C'est la période du Cubisme, avec Georges Braque et Picasso, du Fauvisme ainsi que les débuts de l'abstraction. Il faut citer Otto Freundlich ( avant-gardiste autant qu'antifasciste, un article intéressant et concis ICI ). Apollinaire, Blaise Cendrars, Max Jacob, se croisent, sont des passeurs, des soutiens, pour ces artistes, réunis à la Ruche, une centaine d'ateliers, espace à loyer modique créé en 1902. Elle héberge notamment Zadkine, Chagall, Modigliani, Soutine et ses compatriotes Pinchus Krémègne, Michel Kikoïne. Le yiddish est la langue commune dans ses années de dénuement et d'intense création. Lorsque, en 1914, Modigliani, réformé, revient à la peinture après la sculpture, il devient le portraitiste de cette bohême cosmopolite. 

Avant lui, Marc Chagall signe des portraits d'Apollinaire :

Chagall apollinaire

.

Chagall apollinaire cendrars

- Apollinaire & Cendrars - 1910-1911 -

.

L'exposition dévoile des photographies de La Ruche, des artistes dans leur atelier en regard des peintures réalisées :

.

Kikoine la ruche

- M.Kikoïne - La Ruche sous la neige - 1913 -

.

Chagall l atelier

- M.Chagall - L'atelier - 1911 -

.

En 1914, nombre de ces artistes s'engagent volontaires pour leur pays d'adoption dans l'armée française, suivant l'appel lancé dans la presse par un groupe d'intellectuels étrangers mené par Blaise Cendrars. Des documents sont présentés en vitrine, les cartes militaires, dont celle de Zadkine, ambulancier dans la Légion étrangère. Cet engagement les intègre, il se traduit par leur naturalisation après la guerre ( comme ce fut le cas pour Apollinaire ). Toutefois, les polémiques quant à leur statut d'étrangers se poursuivent, entretenues par le succès que rencontrent ces artistes. Au Salon des Indépendants en 1924, il est privilégié une présentation par nationalité plutôt que par l'ordre alphabétique habituel. C'est de ce choix que naît l'expression Ecole de Paris sous la plume de André Warnod ( cité en début de cet article ).

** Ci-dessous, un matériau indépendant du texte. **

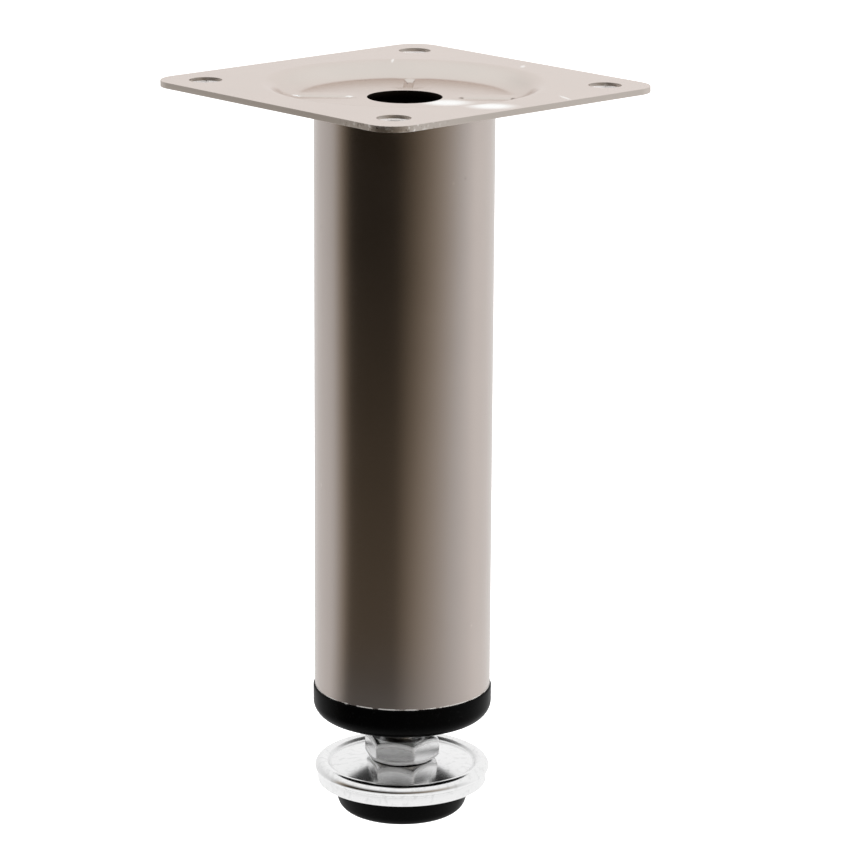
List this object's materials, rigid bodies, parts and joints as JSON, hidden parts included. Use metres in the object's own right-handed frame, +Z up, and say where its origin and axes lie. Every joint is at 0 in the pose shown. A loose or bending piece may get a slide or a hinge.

La dernière salle de l'exposition est un mémorial : L'Ecole de Paris meurt avec l'Occupation. Certains ont repris les armes en 1939. En 1940, quelques-uns parviennent à quitter la France ( Chagall ), d'autres sont assignés à résidence ( Soutine ), nombre d'entre eux sont arrêtés et déportés. C'est l'exil, la clandestinité, la destructions des oeuvres ou la spoliation et la mort. Dans cette salle, sur un mur, est inscrit un poème de Chagall écrit en yiddish en 1950 Pour les artistes martyrs; un poème pour la préface de l'ouvrage de Hersh Fenster Nos artistes martyrs.

.

- Un article sur France Culture ICI -

- Lecture sur C.Soutine ICI -

.

Soutine marchande journaux

- Chaïm Soutine - La marchande de journaux à Montparnasse - vers 1925 -

*

Commentaires

  • Passage à l'Est!

    1 Passage à l'Est! Le 07/10/2021

    Tu nous présentes de belles oeuvres et je regrette de ne pas pouvoir voir moi aussi l'exposition. Mais j'ai suis contente qu'elle t'ait enthousiasmé et je note le nom de Kikoïne dont La ruche sous la neige me plait bien.
    marilire

    marilire Le 07/10/2021

    Ah, je suis ravie, j'aime aussi beaucoup cette toile, j'espérais bien en trouver un visuel ( ce qui ne fut pas le cas pour d'autres que je voulais montrer d'artistes moins célèbres que Chagall, Modigliani et Soutine ).
  • Kathel

    2 Kathel Le 09/10/2021

    Belle exposition ! J'ai vu la Prose du Transsibérien lors d'une autre exposition, quel bel ouvrage, et le texte est magnifique.
    Il semble y avoir beaucoup à voir à Paris en ce moment. (ça fait bien plaisir !)
  • Tania

    3 Tania Le 12/10/2021

    Cette exposition variée est très attirante, je viendrai te relire à l'aise quand j'aurai plus de temps.
  • keisha

    4 keisha Le 15/10/2021

    Je suis allée dans ce musée il y a quelque temps, pareil, pour une expo. Là ça fait court, mais je vois qu'enfin on a des choses à voir!